Pequeña Miss
Sunshine es un film que
plantea dilemas éticos, tanto al nivel de la trama como de la puesta en
escena (raro en una película que se esbozaba como otra típica mezcolanza
indie norteamericana).
El relato busca explotar con fuerza el
patetismo en los personajes, pintando una familia disfuncional con cada uno
de sus componentes a la deriva. El padre, un loser absoluto que,
paradójicamente, intenta vender un programa para convertir a los individuos
en “ganadores totales”. La madre, desbordada por todas las
responsabilidades. El tío, homosexual que ha sufrido serios traspiés en el
terreno personal y profesional, llegando incluso a intentar suicidarse. El
abuelo, seudofascista drogadicto que ha llegado a un punto de su vida en que
no le importa decir lo que se le canta, por más ofensivo o blasfemo que
suene. El hijo, adolescente en crisis que ha hecho un voto de silencio
total, como muestra de odio y desprecio a todos (excepto a su admirado
Nietzsche). La hijita, pequeña obsesionada con la belleza que se encuentra
con la oportunidad de participar en un concurso a nivel nacional, donde se
elegirá a la niña más linda de todas. El concurso en cuestión es en
California, muy lejos de Albuquerque, en Nuevo México, donde vive esta
familia. En consecuencia, todos se embarcan en un tormentoso viaje a bordo
de una camioneta destartalada.
El mencionado patetismo se construye en
base a situaciones donde convive lo dramático (la muerte, la pérdida, la
frustración amorosa) con lo hilarante (una camioneta que no tiene forma de
frenar, para dar un ejemplo concreto). Por momentos se llega al grotesco,
con verdades reveladas y momentos de estallido.
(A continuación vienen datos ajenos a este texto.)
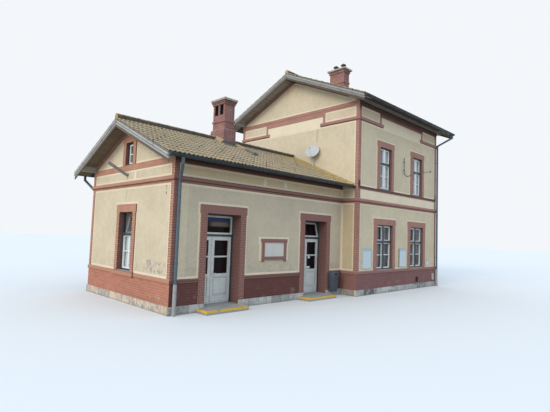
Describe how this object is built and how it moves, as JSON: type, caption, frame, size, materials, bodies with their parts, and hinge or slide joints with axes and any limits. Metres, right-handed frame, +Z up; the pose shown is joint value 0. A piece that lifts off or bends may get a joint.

Y a medida que se acerca el
final del viaje, más se intensifica ese tono.
En la secuencia final,
el film (los realizadores) expone su tesis. Allí también surge lo mejor y lo
peor de esta película. Lo mejor es esa espontaneidad con la que los
personajes se defienden y reivindican a sí mismos, aceptando incluso sus
numerosas imperfecciones. Se sostienen pese a todo y contra todo, a través
de pequeños gestos, silenciosos pero de gran valor. Lo peor aparece cuando
los cineastas pretenden dejar su huella poniendo en riesgo a sus criaturas,
a las que exponen excesivamente. Cuestionan a una sociedad de apariencias,
que castiga a los que considera diferentes, pero utilizan los mismos
procedimientos que critican.
Si hay algo inobjetable en este film
es la elección y performance del elenco. La mayor fuerza expresiva proviene
de las actuaciones de Greg Kinnear, Toni Collette y, en especial, Steve
Carell. Sus trabajos obsequian un plus estético a sus personajes: los
convierten en seres humanos bellos en sus imperfecciones.